Will you repeat only the lines beginning at the one that mentions "Write part 2" and ending at the one that mentions "u, w = x / up, y / up", both of them included, exactly?

--- Records shown ---
[start]

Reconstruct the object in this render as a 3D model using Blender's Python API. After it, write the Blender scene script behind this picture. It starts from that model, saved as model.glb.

[end]
[start]

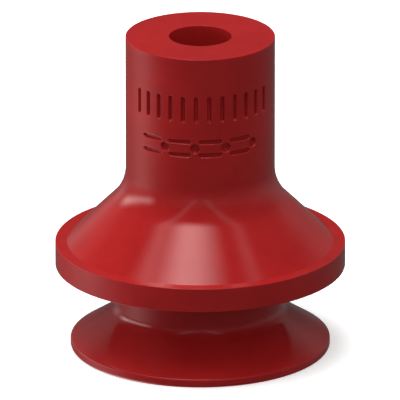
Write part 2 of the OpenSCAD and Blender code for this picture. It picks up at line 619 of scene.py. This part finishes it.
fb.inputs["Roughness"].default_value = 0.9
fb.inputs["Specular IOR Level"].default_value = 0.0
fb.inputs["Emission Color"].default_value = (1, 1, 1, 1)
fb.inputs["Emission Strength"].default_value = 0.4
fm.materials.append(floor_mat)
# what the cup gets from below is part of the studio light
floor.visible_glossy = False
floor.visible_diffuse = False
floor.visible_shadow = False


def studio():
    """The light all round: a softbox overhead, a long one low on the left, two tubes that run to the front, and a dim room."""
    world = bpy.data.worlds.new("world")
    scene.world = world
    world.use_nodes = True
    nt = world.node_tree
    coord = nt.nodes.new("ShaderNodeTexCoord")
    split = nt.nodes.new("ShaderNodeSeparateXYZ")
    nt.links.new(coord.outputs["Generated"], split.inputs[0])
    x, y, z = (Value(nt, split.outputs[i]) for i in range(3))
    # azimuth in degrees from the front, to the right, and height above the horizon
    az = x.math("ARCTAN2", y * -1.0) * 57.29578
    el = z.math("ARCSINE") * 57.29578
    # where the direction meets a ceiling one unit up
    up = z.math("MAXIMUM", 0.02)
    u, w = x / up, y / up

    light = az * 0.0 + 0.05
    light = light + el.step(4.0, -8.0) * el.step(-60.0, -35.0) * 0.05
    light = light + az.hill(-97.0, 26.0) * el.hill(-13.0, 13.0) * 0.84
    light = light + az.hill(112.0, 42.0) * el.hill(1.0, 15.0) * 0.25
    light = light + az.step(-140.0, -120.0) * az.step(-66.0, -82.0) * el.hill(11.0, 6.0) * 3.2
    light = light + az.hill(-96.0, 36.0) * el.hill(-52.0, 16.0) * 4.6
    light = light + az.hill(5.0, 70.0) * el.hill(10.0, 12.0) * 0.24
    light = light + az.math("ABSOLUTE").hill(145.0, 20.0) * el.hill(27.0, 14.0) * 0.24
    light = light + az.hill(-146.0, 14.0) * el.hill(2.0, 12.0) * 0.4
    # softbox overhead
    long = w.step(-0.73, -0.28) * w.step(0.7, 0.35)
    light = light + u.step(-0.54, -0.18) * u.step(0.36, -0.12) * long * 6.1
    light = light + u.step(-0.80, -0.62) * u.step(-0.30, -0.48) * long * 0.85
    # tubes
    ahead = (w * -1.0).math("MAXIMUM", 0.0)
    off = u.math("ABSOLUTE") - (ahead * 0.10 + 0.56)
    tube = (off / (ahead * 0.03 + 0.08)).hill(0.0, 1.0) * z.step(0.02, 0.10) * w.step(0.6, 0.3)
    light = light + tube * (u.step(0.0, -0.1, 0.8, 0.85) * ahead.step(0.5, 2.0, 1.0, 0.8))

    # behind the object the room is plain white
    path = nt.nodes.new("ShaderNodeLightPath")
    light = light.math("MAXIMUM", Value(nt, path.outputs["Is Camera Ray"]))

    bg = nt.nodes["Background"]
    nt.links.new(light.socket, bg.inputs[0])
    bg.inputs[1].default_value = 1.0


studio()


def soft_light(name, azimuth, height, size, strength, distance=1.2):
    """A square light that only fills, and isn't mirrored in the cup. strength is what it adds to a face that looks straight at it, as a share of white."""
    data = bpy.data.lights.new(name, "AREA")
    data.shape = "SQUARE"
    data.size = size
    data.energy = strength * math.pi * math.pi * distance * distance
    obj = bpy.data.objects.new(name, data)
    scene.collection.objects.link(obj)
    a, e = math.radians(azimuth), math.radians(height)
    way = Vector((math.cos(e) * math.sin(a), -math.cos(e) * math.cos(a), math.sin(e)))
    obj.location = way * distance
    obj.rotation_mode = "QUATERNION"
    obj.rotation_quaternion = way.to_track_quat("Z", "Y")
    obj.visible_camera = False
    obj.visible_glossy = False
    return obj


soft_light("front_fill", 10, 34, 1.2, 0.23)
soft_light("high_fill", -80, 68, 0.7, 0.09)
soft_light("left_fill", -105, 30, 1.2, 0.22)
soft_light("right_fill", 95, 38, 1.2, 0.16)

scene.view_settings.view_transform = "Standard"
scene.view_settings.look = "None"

[end]

--- Response for this exercise ---
Write part 2 of the OpenSCAD and Blender code for this picture. It picks up at line 619 of scene.py. This part finishes it.
fb.inputs["Roughness"].default_value = 0.9
fb.inputs["Specular IOR Level"].default_value = 0.0
fb.inputs["Emission Color"].default_value = (1, 1, 1, 1)
fb.inputs["Emission Strength"].default_value = 0.4
fm.materials.append(floor_mat)
# what the cup gets from below is part of the studio light
floor.visible_glossy = False
floor.visible_diffuse = False
floor.visible_shadow = False


def studio():
    """The light all round: a softbox overhead, a long one low on the left, two tubes that run to the front, and a dim room."""
    world = bpy.data.worlds.new("world")
    scene.world = world
    world.use_nodes = True
    nt = world.node_tree
    coord = nt.nodes.new("ShaderNodeTexCoord")
    split = nt.nodes.new("ShaderNodeSeparateXYZ")
    nt.links.new(coord.outputs["Generated"], split.inputs[0])
    x, y, z = (Value(nt, split.outputs[i]) for i in range(3))
    # azimuth in degrees from the front, to the right, and height above the horizon
    az = x.math("ARCTAN2", y * -1.0) * 57.29578
    el = z.math("ARCSINE") * 57.29578
    # where the direction meets a ceiling one unit up
    up = z.math("MAXIMUM", 0.02)
    u, w = x / up, y / up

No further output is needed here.